EXERCISE DESCRIPTION: Every line of the material below must be repeated exactly.

SUPPLIED MATERIAL:
_ _ _ _ _

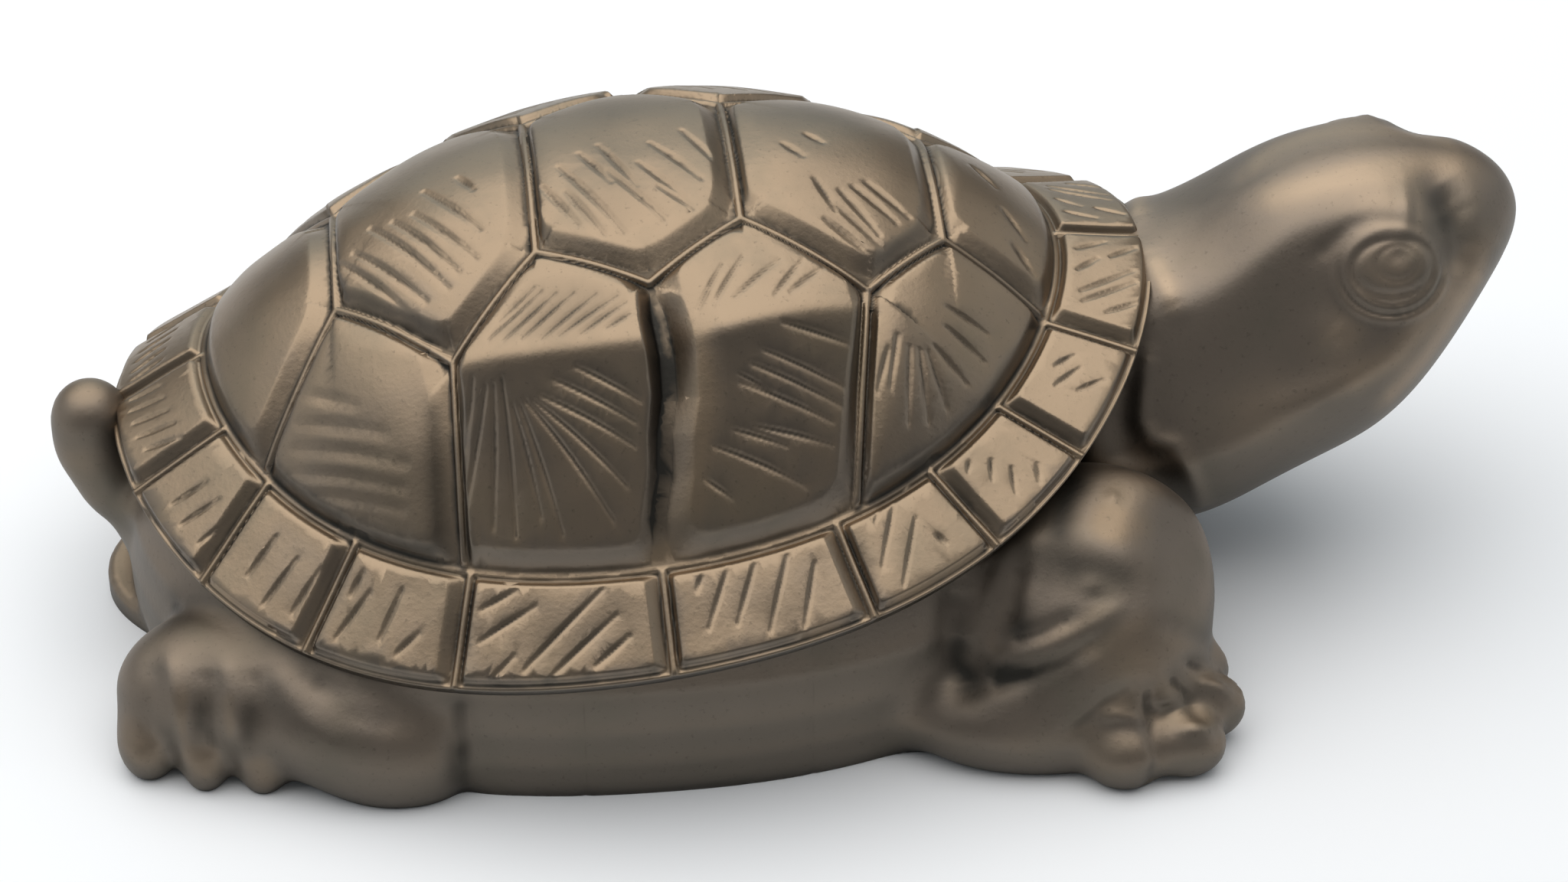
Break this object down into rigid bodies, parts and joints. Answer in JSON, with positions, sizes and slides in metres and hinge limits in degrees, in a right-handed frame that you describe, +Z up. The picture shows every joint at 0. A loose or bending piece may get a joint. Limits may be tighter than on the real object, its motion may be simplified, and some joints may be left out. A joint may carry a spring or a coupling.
{
  "type": "turtle figurine",
  "caption": "Small cast brass turtle paperweight with a domed plated shell, raised head, stub tail and a flat filed underside.",
  "frame": {"origin": "on the flat underside, below the middle of the shell", "axes": "+X towards the head, +Y towards the turtle's left side, +Z up"},
  "size_m": [0.1098, 0.0664, 0.0377],
  "materials": {
    "bronze_patina": "satin cast brass with a brown bronze patina, worn lighter on the raised plates and dark in the grooves"
  },
  "bodies": {
    "root": {"turtle": "bronze_patina"}
  },
  "joints": []
}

_ _ _ _ _

TASK OUTPUT:
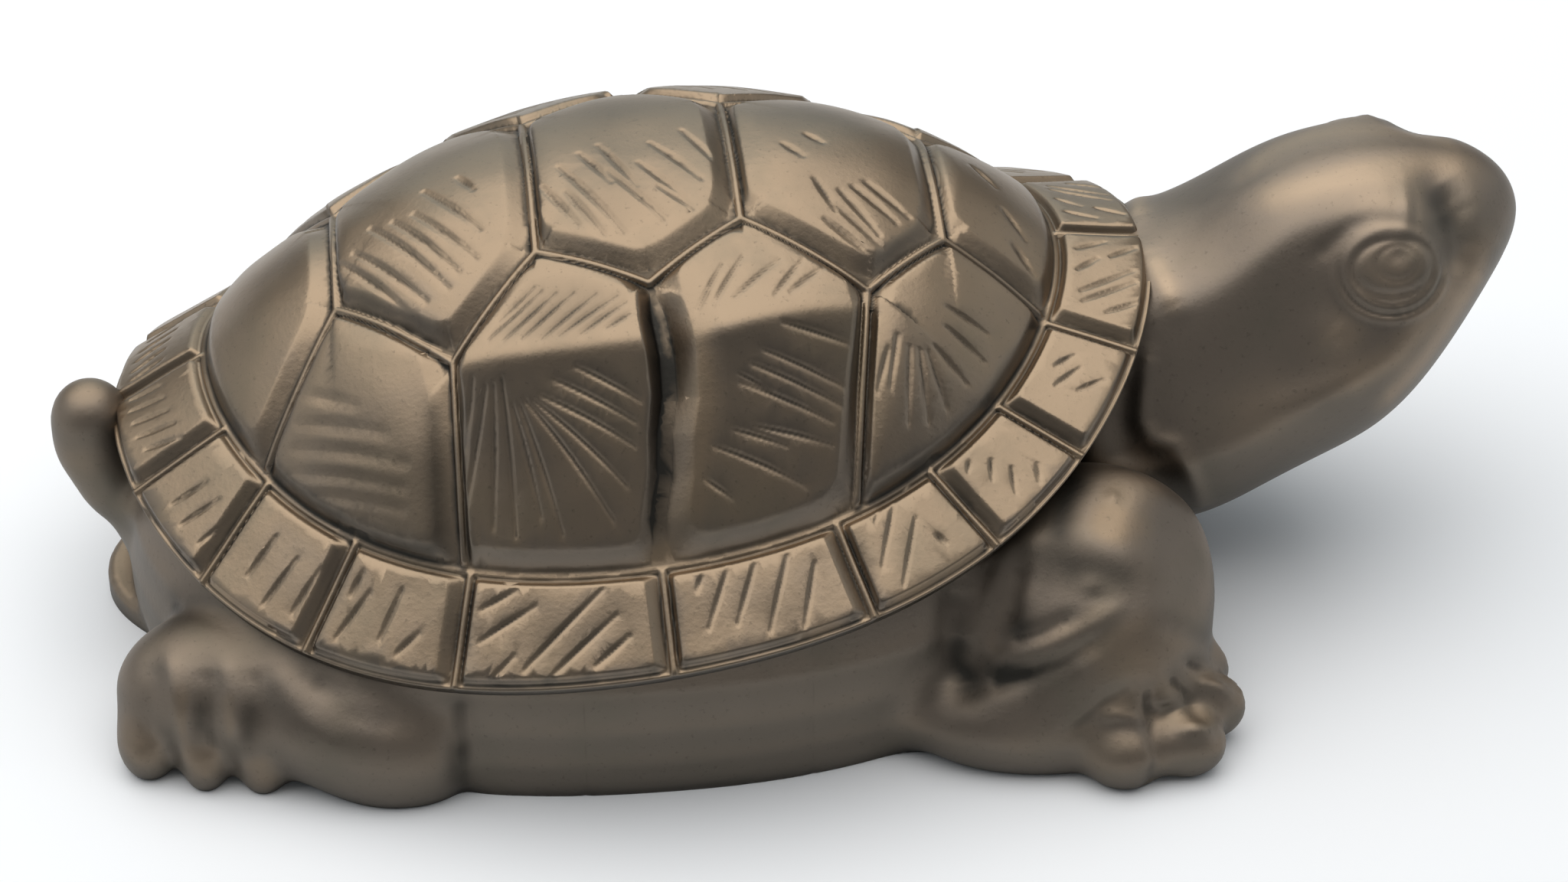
Break this object down into rigid bodies, parts and joints. Answer in JSON, with positions, sizes and slides in metres and hinge limits in degrees, in a right-handed frame that you describe, +Z up. The picture shows every joint at 0. A loose or bending piece may get a joint. Limits may be tighter than on the real object, its motion may be simplified, and some joints may be left out. A joint may carry a spring or a coupling.
{
  "type": "turtle figurine",
  "caption": "Small cast brass turtle paperweight with a domed plated shell, raised head, stub tail and a flat filed underside.",
  "frame": {"origin": "on the flat underside, below the middle of the shell", "axes": "+X towards the head, +Y towards the turtle's left side, +Z up"},
  "size_m": [0.1098, 0.0664, 0.0377],
  "materials": {
    "bronze_patina": "satin cast brass with a brown bronze patina, worn lighter on the raised plates and dark in the grooves"
  },
  "bodies": {
    "root": {"turtle": "bronze_patina"}
  },
  "joints": []
}